According to TransFair USA, Fair Trade Certification assures that the following responsible, sustainable business practices are in place:
  • Fair wages
  • Better labor conditions (safer conditions, no enforced child labor)
  • Direct trade, eliminating exploitative middlemen
  • Democratic and transparent organizations
  • Community development
  • Environmental sustainability
Beyond reflecting your ideals through your dollars, there are lots of other ways to get involved, and with Valentine's Day quickly approaching, this is the perfect time of year to educate friends and family about the importance of fair trade chocolate. And while you're at it, why don't you make sure that chocolate you're eating and gifting is vegan? After all, cows don't deserve to be slaves either!

Once again, the information in this post came from the Jan-Feb '09 issue of VegNews magazine (see Food, Inc., beginning on page 40).


Sara said...

Now I'm craving chocolate :).

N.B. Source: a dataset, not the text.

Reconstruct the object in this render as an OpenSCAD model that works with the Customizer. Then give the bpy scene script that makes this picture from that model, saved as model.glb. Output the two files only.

Sjaaks is no longer in Old Town as a retail spot, right? Do you buy their chocolate at the local natural foods stores and so on?

Tamara said...

Yes, they are still in Old Town. They re-named the retail shop (Venlo Chocolates, I think?) but it's still them.

the little one said...

I'm liking this series! My friend likes to ask people if there is slavery in their chocolate, which is pretty much the title of a John Robbin's piece that can be found here

shayoa said...

My husband being allergic to chocolate really makes it easy to not have chocolate in the house anyway.


(although sometimes he gifts it to me, but unfortunately - I mean, fortunately - I am not a sweets person.)

Shelby Cobras said...

luckily, i have a buyer who purchases my chocolate for me. she's pretty good about making sure it's organic and vegan and all that good stuff.

Wow, my built in spell-checker says "vegan" isn't a word. HARSH.

girl least likely to said...

oh lordy, i looooove sjaak's! i had no idea they were an american company; with a name like that i was sure i was eating fancy-pants imported chocolate. ha, i'm gullible. i have so many of their mini peanut butter cups kicking around right now, it's embarrassing.